Back in April, MDT wrote a story about how Dexcom, a monitoring device manufacturing company, developed one that requires only a needle the width of a human hair to continuously monitor a patient’s glucose levels.
But while needless devices for getting injections have been advancing, researchers seem stuck on how to create a needleless diabetes monitoring device.
However, rumor has it that Apple is researching how to make a wearable device that continuously monitors glucose levels without the need to prick a finger, according to The Verge.
“But experts warn that if the rumors are true, Apple will be facing a scientific and technological battlefield littered with decades of other companies’ failures,” Rachel Becker, a writer for The Verge wrote.
Not only has it never been done before, but measuring blood glucose levels is a challenge in itself. People with diabetes also have to track their food intake. If Apple is able to create such a device, it would be one less thing for diabetics to worry about.
“This is the holy grail,” said Eric Topol, director of the Scripps Transitional Science Institute and board member of Dexcom, a glucose monitor manufacturer, to The Verge.
One of the more recent attempts was when Google tried to develop glucose monitoring contact lenses. The project disappeared when Novartis licensed the technology in 2014, according to The Verge.
Mark Rice, a diabetes expert at Vanderbuilt University, explained a few reasons why developing the technology is so difficult. Aside from being difficult to measure, but getting an accurate measurement is hard to do without piercing the skin. It would be easy to measure when levels are high as it comes out with urine, spit, sweat, and tears. In fact, back in the 1500s, that’s exactly how physicians measured it, by examining urine. When levels are low, the body holds onto it, he explained.

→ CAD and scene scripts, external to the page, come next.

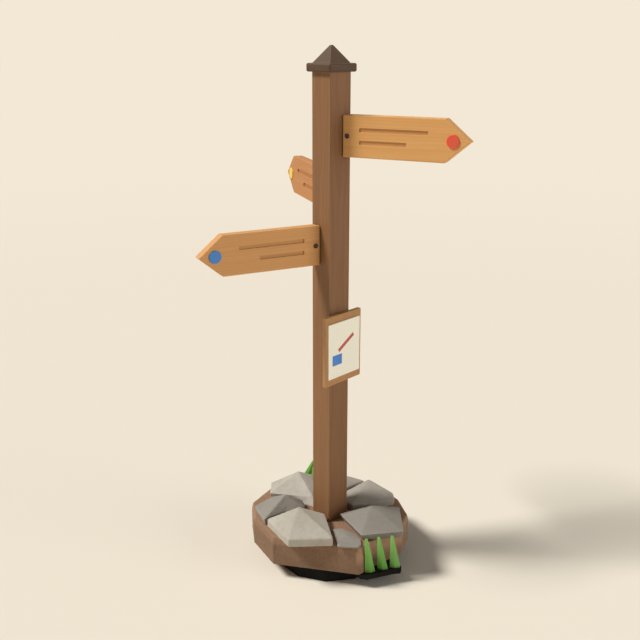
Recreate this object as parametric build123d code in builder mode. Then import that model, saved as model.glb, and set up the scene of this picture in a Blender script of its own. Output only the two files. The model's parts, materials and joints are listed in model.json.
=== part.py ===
from build123d import *
from math import atan2, cos, degrees, radians, sin, tan
import os

os.makedirs("parts", exist_ok=True)

# Post: a square timber that stands in the base. The origin is on its axis, at the ground
post_side = 125.0
post_top = 2452.0
post_round = 3.0

# Cap: a flat brim board and a blunt pyramid on it
brim_overhang = 20.5
brim_height = 38.0
brim_corner = 10.0
brim_edge = 9.0
pyramid_height = 77.0
pyramid_tip = 10.0
pyramid_inset = 1.5
cap_screw_place = 35.0
cap_screw_length = 90.0
cap_dowel_radius = 10.0
cap_dowel_up = 28.0
cap_dowel_down = 45.0

# Arms: three like boards, each pointing its own way from its own face of the post
arm_height = 190.0
arm_thickness = 50.0
arm_edge = 4.5
arm_shoulder = 491.5
arm_point = 114.5
root_gap = 3.5
red_arm_drop = 280.0
arm_spacing = 254.0
red_arm_swing = 22.2
blue_arm_swing = -13.3
yellow_arm_swing = -23.0
red_arm_across = 34.6
blue_arm_across = -25.4
yellow_arm_across = -29.3

# Routed slots and the painted disc on the front of each arm
slot_height = 18.0
slot_depth = 5.0
slot_corner = 1.5
slot_start = 85.5
upper_slot_length = 329.0
lower_slot_length = 227.0
upper_slot_rise = 30.0
lower_slot_drop = 26.0
disc_place = 529.0
disc_radius = 29.5
disc_thickness = 12.0
disc_proud = 5.0
disc_edge = 2.5

# Concealed swivel of each arm: a socket in the post, an upright pin and a blade in the arm
pin_radius = 5.0
pin_depth = 12.0
bore_clearance = 0.05
barrel_radius = 8.0
barrel_height = 83.0
barrel_play = 0.5
blade_thickness = 6.0
blade_height = 80.0
blade_reach = 90.0
kerf_clearance = 0.2
socket_width = 32.0
socket_wall = 4.0
socket_cap = 6.0
socket_play = 1.0
flange_height = 160.0
flange_thickness = 4.0
screw_first = 58.0
screw_second = 72.0
arm_bolt_place = 25.8
arm_bolt_radius = 5.0
arm_bolt_depth = 37.0
arm_bolt_head_radius = 11.5
arm_bolt_head_height = 6.0
arm_bolt_roundness = 0.8

# Map panel: a board on a tapered packer, with a raised sheet and two marks
panel_level = 1162.5
panel_width = 260.0
panel_height = 348.0
panel_thickness = 18.0
panel_corner = 6.0
panel_edge = 3.0
panel_yaw = 7.3
panel_back_off = 59.0
packer_width = 108.0
packer_height = 240.0
packer_thin_end = 1.5
sheet_width = 228.0
sheet_height = 276.0
sheet_thickness = 6.0
sheet_corner = 4.0
mark_sink = 2.0
mark_proud = 1.0
bar_width = 17.0
bar_length = 125.0
bar_slope = 29.6
bar_right = 12.5
bar_rise = 27.0
square_width = 67.0
square_height = 51.0
square_left = 52.0
square_drop = 48.0
panel_screw_across = 40.0
panel_screw_up = 95.0
panel_screw_length = 90.0

# Wood screws of the sockets, panel and cap: countersunk, all of one gauge
screw_radius = 2.6
screw_head_radius = 5.2
screw_head_height = 3.0
socket_screw_length = 45.0
screw_fit = 0.1

# Base: a many-sided block on a plinth, with a steel shoe for the post inside
block_radius = 400.0
stone_height = 100.0
foot_height = 75.0
foot_radius = 284.0
ledge_thickness = 25.0
block_height = 150.0
block_bevel_drop = 35.0
block_bevel_inset = 7.0
shoe_floor = 8.0
shoe_wall = 5.0
shoe_height = 110.0
shoe_flange_side = 250.0
shoe_fit = 0.5
collar_height = 22.0
collar_fit = 1.0
pocket_room = 16.0
flange_room = 1.0
shoe_bolt_place = 95.0
shoe_bolt_radius = 6.0
shoe_bolt_depth = 55.0
hex_head_width = 19.0
hex_head_height = 8.0
bolt_fit = 0.3
cross_bolt_low = 35.0
cross_bolt_step = 45.0
cross_nut_height = 10.0
cross_bolt_end = 2.0

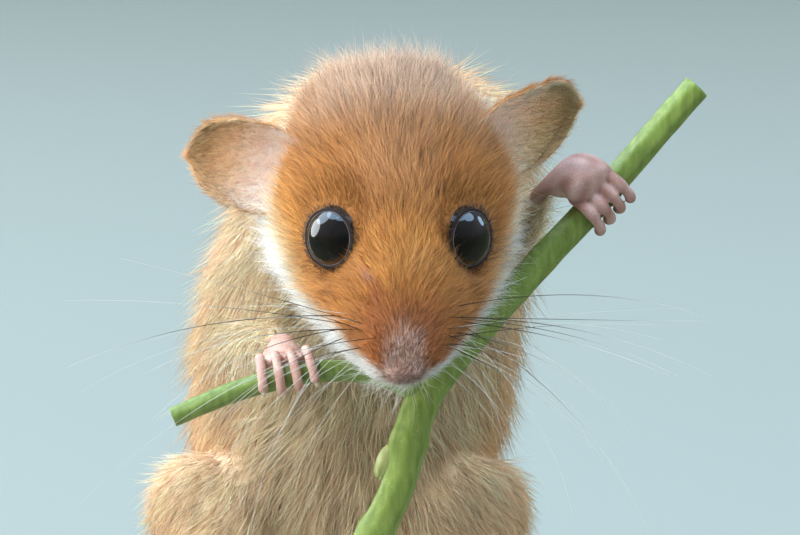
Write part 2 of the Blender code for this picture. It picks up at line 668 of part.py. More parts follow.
def build_stand():
    """Round base with an eased rim, a rod and cup under the stem and a rod up to the belly."""
    bm = bmesh.new()
    bmesh.ops.create_cone(bm, cap_ends=True, segments=48, radius1=BASE_RADIUS, radius2=BASE_RADIUS, depth=BASE_HEIGHT)
    bmesh.ops.translate(bm, vec=(0, 0, BASE_HEIGHT / 2), verts=bm.verts[:])
    rim = [edge for edge in bm.edges if all(v.co.z > BASE_HEIGHT / 2 for v in edge.verts)]
    bmesh.ops.bevel(bm, geom=rim, offset=BASE_EDGE, segments=2, profile=0.5, affect="EDGES")
    mesh = bpy.data.meshes.new("stand_base")
    bm.to_mesh(mesh)
    bm.free()
    base = bpy.data.objects.new("stand_base", mesh)
    bpy.context.scene.collection.objects.link(base)
    foot = posed(STEM_LINE[0])
    bottom = BASE_HEIGHT + GAP
    cup_bottom = foot[2] - 2.2 * MM
    sizes = (
        ("stand_rod", foot, (bottom, cup_bottom - GAP), ROD_RADIUS, 18),
        ("stand_cup", foot, (cup_bottom, cup_bottom + CUP_HEIGHT), CUP_RADIUS, 24),
        ("stand_belly_rod", BELLY_ROD_PLACE, (bottom, BELLY_ROD_TOP), ROD_RADIUS, 18),
    )
    pieces = {}
    for name, place, heights, radius, around in sizes:
        line = np.array([[place[0], place[1], height] for height in np.linspace(*heights, 3)])
        pieces[name] = sweep(name, line, np.full(3, radius), along=3, around=around)
    parted(pieces["stand_cup"], stem_form("stem_room", GAP))
    parted(pieces["stand_belly_rod"], torso_form("torso_room", GAP))
    return [base, *pieces.values()]


def painted(pieces, label, colour, roughness=0.8, metallic=0.0):
    """Gives pieces one plain finish of their colour, roughness and metal."""
    material = bpy.data.materials.new(label)
    material.use_nodes = True
    shader = material.node_tree.nodes["Principled BSDF"]
    shader.inputs["Base Color"].default_value = (*colour, 1)
    shader.inputs["Roughness"].default_value = roughness
    shader.inputs["Metallic"].default_value = metallic
    for piece in pieces:
        piece.data.materials.clear()
        piece.data.materials.append(material)
        piece.data.shade_smooth()
        piece.data.set_sharp_from_angle(angle=math.radians(50))


def build_animal():
    """Every part of the animal, each parted from those it grows from."""
    head = build_head()
    torso = parted(torso_form("torso"), head_form("head_room", GAP, 16, 22))
    neck_rooms = (head_form("head_room", GAP, 16, 22), torso_form("torso_room", GAP), stem_form("stem_room", GAP))
    neck = parted(neck_form("neck"), *neck_rooms)
    eyes = [build_eye("eye_left", 1), build_eye("eye_right", -1)]
    ears = [build_ear(f"ear_{side}", ear) for side, ear in EARS.items()]
    legs, feet = [], []
    for side in ("left", "right"):
        held, held_radius = stem_form, STEM_RADIUS_AT_FOREFOOT
        if side == "right":
            held, held_radius = shoot_form, SHOOT_RADIUS_AT_FOREFOOT
        shapes = (
            ("foreleg", "forefoot", FORELEG_LINES[side], FORELEG_HALF_WIDTHS, held, held_radius),
            ("hindleg", "hindfoot", HINDLEG_LINES[side], HINDLEG_HALF_WIDTHS, stem_form, STEM_RADIUS_AT_HINDFEET),
        )
        for kind, foot, line, widths, grip, grip_radius in shapes:
            leg = fused(*limb_forms(f"{kind}_{side}", line, widths))
            rooms = [torso_form("torso_room", GAP), neck_form("neck_room", GAP)]
            rooms += [head_form("head_room", GAP, 16, 22), stem_form("stem_room", GAP), shoot_form("shoot_room", GAP)]
            if kind == "foreleg":
                rooms += limb_forms("leg_room", HINDLEG_LINES[side], HINDLEG_HALF_WIDTHS, GAP)
            legs.append(parted(leg, *rooms))
            leg_rooms = limb_forms("leg_room", line, widths, GAP)
            feet.append(build_foot(f"{foot}_{side}", grip, grip_radius, leg_rooms))
    tail = build_tail()
    return head, torso, neck, eyes, ears, legs, feet, tail


def main():
    """Clears the scene, then builds the animal, its perch and the stand."""
    for old in list(bpy.data.objects):
        bpy.data.objects.remove(old)
    head, torso, neck, eyes, ears, legs, feet, tail = build_animal()
    stem = stem_form("perch_stem")
    shoot = parted(shoot_form("perch_shoot"), stem_form("stem_room", GAP))
    base, *metal = build_stand()
    painted([head, torso, neck, *legs, *tail], "coat", COLOURS["coat"], 0.85)
    painted(ears, "ear", COLOURS["ear"], 0.7)
    painted(eyes, "eye", COLOURS["eye"], 0.05)
    painted(feet, "skin", COLOURS["skin"], 0.55)
    painted([stem, shoot], "stem", COLOURS["stem"], 0.5)
    painted([base], "wood", COLOURS["wood"], 0.45)
    painted(metal, "steel", COLOURS["steel"], 0.3, 1.0)


main()
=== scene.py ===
"""Looks of a life-size hazel dormouse that clings to a cut green stem on a plain display stand.

Places are set out in the pose's own frame, across, up and back from the middle of the face, or in the
head's frame, to the left, ahead and above the middle of the eyes. Sizes are millimetres times MM.
"""

import logging
import math
from dataclasses import dataclass, field, replace
from enum import Enum
from itertools import product
from typing import Callable

import bmesh
import bpy
import numpy as np
from mathutils import Matrix


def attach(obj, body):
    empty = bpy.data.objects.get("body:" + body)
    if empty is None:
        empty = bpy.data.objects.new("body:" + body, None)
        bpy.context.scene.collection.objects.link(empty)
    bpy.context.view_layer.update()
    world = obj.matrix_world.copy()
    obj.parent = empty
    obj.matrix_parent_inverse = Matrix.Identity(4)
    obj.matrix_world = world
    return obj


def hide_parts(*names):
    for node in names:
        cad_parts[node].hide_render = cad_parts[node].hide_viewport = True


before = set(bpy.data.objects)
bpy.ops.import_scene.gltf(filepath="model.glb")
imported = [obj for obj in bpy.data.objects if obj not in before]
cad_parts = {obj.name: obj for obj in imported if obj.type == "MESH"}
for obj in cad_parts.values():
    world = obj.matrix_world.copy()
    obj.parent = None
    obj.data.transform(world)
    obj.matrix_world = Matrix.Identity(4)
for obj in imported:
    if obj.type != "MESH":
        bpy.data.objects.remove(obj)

log = logging.getLogger("dormouse")

Array = np.ndarray
Piece = bpy.types.Object
Mesh = bpy.types.Mesh
Material = bpy.types.Material
Socket = bpy.types.NodeSocket
Triple = tuple[float, float, float]
Pair = tuple[float, float]
MM = 0.001
BODY = "root"
TURN = 2 * math.pi


# Plain geometry


def unit(vectors: Array) -> Array:
    """The vectors at length 1."""
    return vectors / np.maximum(np.linalg.norm(vectors, axis=-1, keepdims=True), 1e-12)


def step(low: float, high: float, values: Array) -> Array:
    """A smooth rise from 0 at low to 1 at high."""
    share = np.clip((np.asarray(values, float) - low) / (high - low), 0, 1)
    return share * share * (3 - 2 * share)


def hump(middle: float, reach: float, values: Array) -> Array:
    """A smooth bell of height 1 at middle that is gone past reach on both sides."""
    return step(1, 0, np.abs(np.asarray(values, float) - middle) / reach)


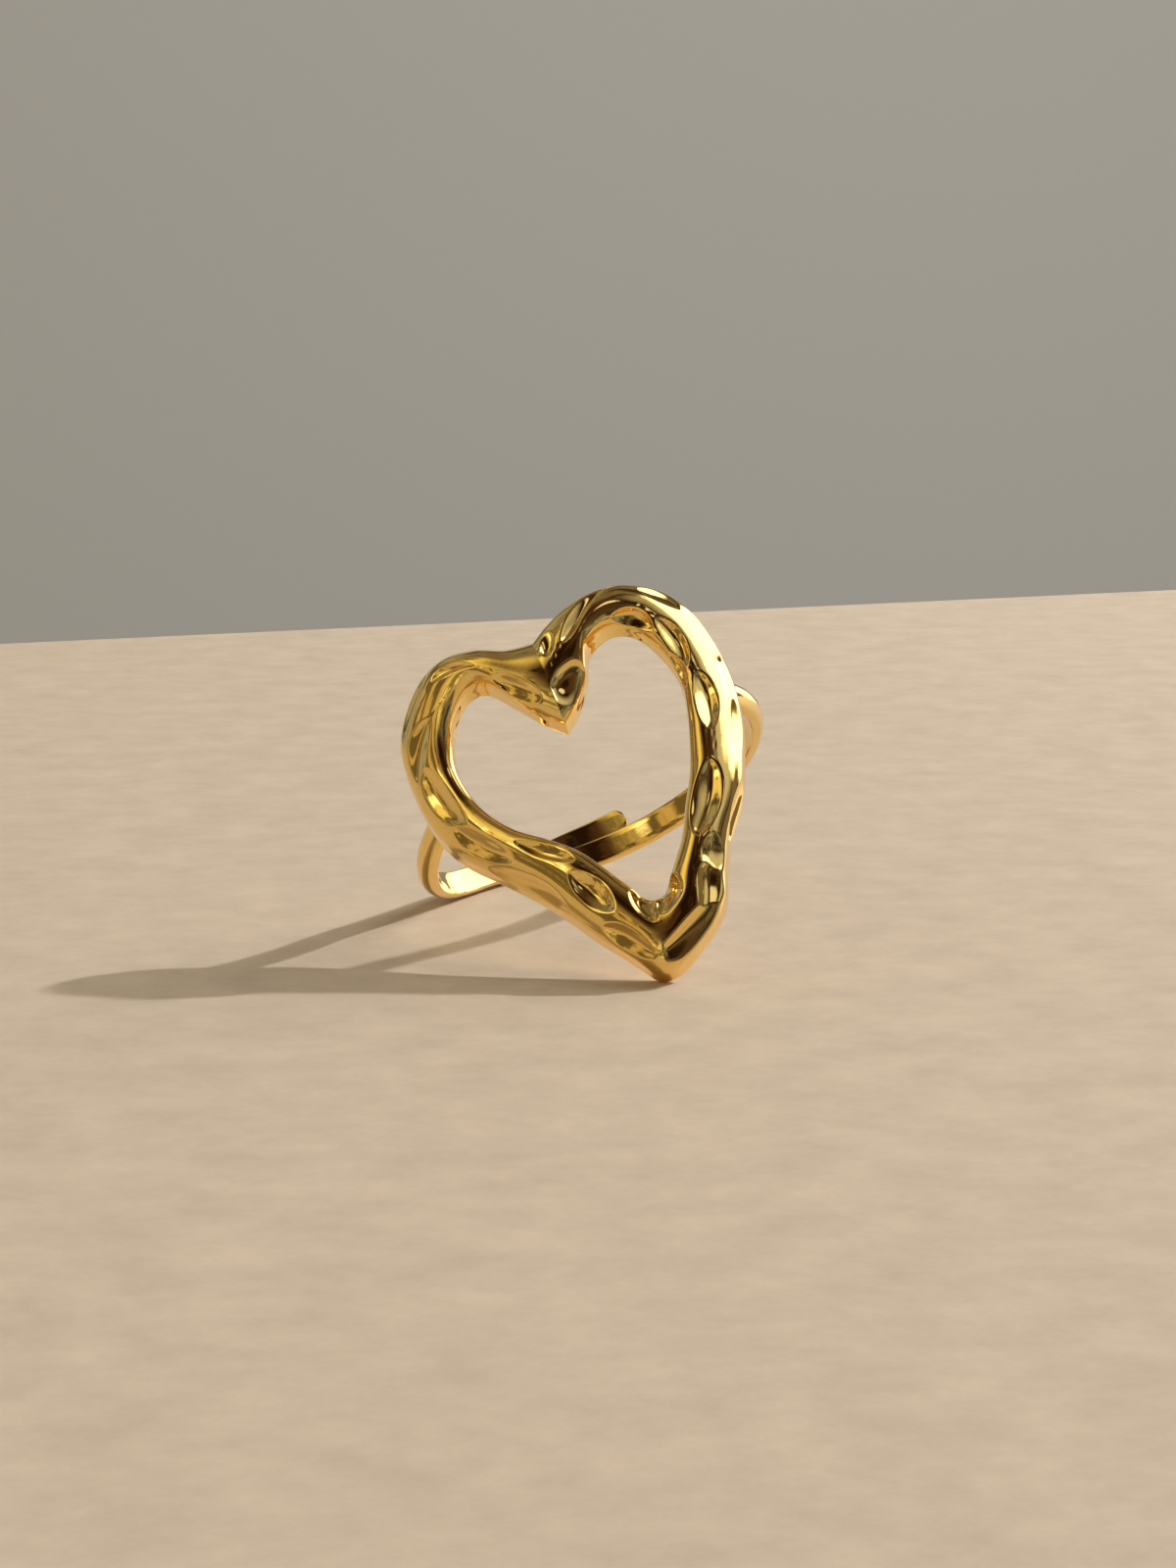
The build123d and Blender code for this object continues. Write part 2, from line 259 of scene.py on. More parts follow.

In the early 2000s, the U.S. Food and Drug Administration approved GlucoWatch, which “used a low electrical current to draw glucose right out of the body, where it was measured by sensors on the back of a tight-fitting watch,” Becker wrote. Unfortunately, the watch caused 80 percent of users to get a rash and took at least three hours to start up before the device could take a measurement.
It seems as if creating a device that works quickly, is comfortable, easy-to-use, and accurate will be the major hurdles in creating a needle-free device.
So, while I’m sure that it’s possible, we’ll just have to see what Apple does.